99 Depreminden önce, 97 yahut 98 senesi olması lazım. Abim eve, arkadaşından ödünç aldığı The Gallery albümü ile geldi. Dark Tranquillity serüvenim o an başladı, halen devam etmekte. Biraz daha kassam "Ben 6 yaşımdan beri metal dinliyorum ulan" geyiğini gerçeğe dönüştürebilirdim, olmadı, olamadı.
Daha metal müzik ne demek, hatta müzik ne demek doğru dürüst bilmeden böylesine şükela bir grupla tanışmak kağıt üstünde harikulade gibi gözükse de yan etkileri olmadı değil. Ne oldu peki?
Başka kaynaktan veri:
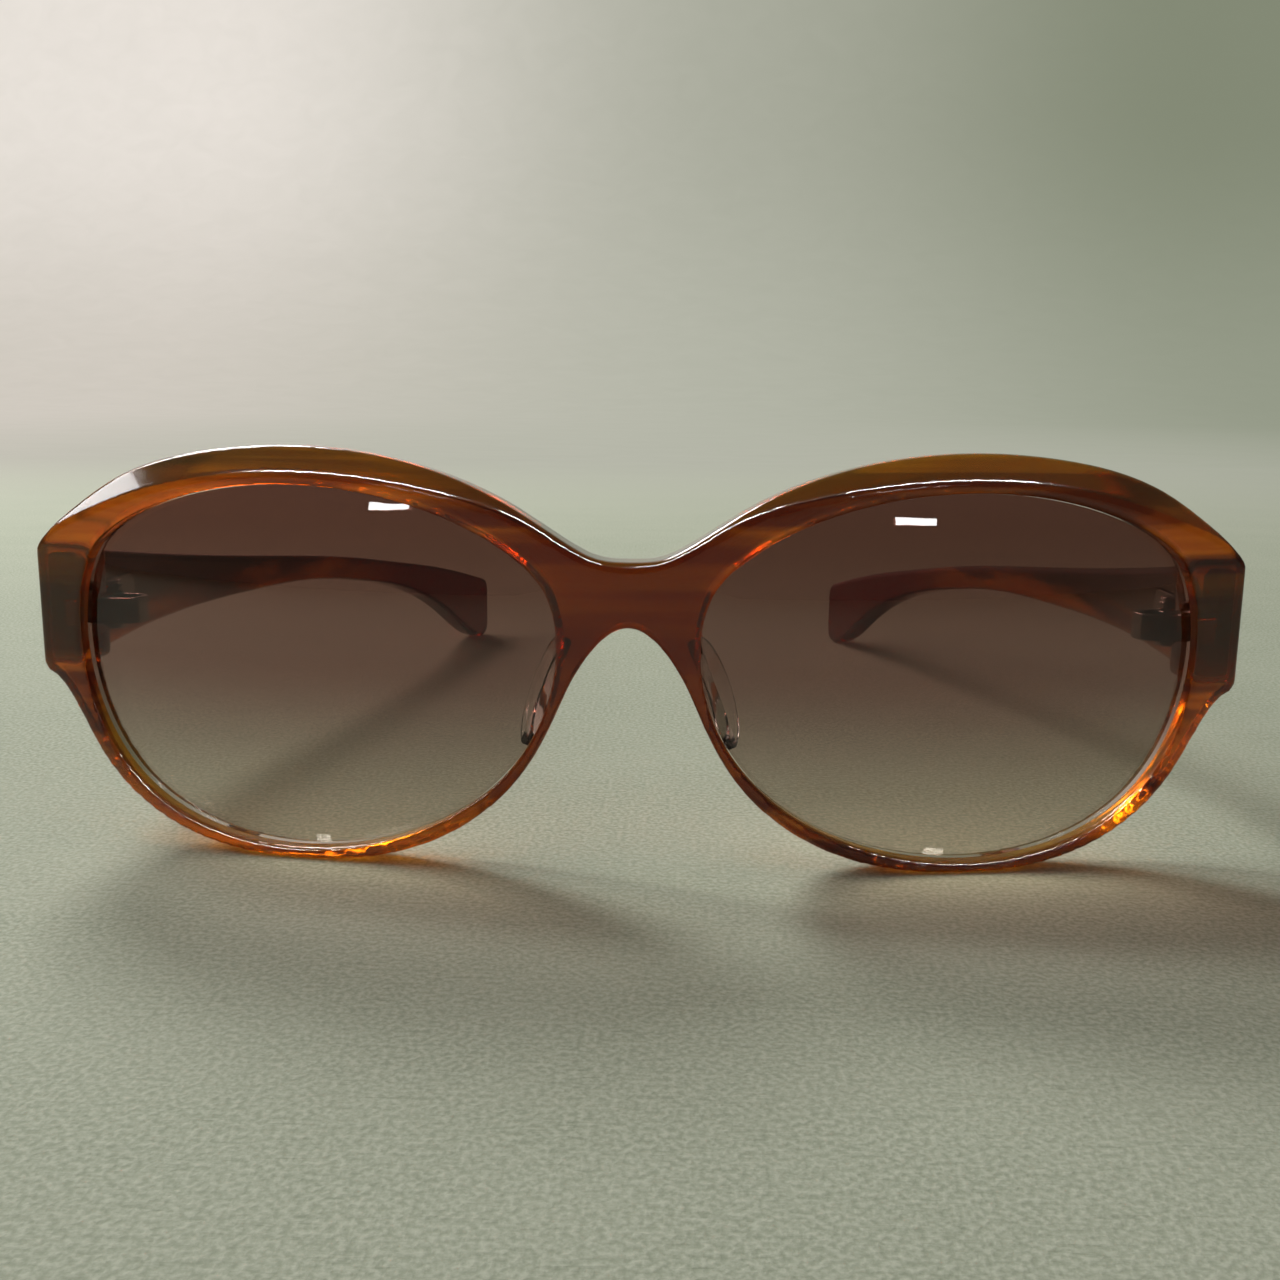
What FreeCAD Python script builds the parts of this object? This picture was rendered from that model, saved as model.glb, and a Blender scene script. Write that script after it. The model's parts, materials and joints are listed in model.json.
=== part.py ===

Çıta yükseldi... Zor beğendim, zor sevdim, zor dinledim... "Metal müzik dinler misin?" sorularına "Hayır, Dark Tranquillity dinlerim" dedim. Benim için metal müzik Dark Tranquillity demekti çünkü. Eskisi kadar olmasa da hala bir parçam bu fikri destekliyor...
Adeta etrafında, komşu ülkeler tarafından kaliteli müzik kokusu duyulan ülke İsveç'ten çıkan bu enfes grubu 18 Mayıs 2011 akşamı dünya gözüyle izleme, dünya kulağıyla dinleme şerefine nail oldum, olabildim. Şu 3 günlük dünyadaki misyonumu kısmen tamamlamış gözüksem de, önümde gidilecek çok konser, dinlenecek çok şarkı olduğunu öngörebiliyorum. Ve son olarak mutluluk aşılayıcı olarak gördüğüm Mine is the Grandeur ile veda ediyorum. İsteyen devamı olan Of Melancholy Burning'i açıp dinleyebilir. C ya!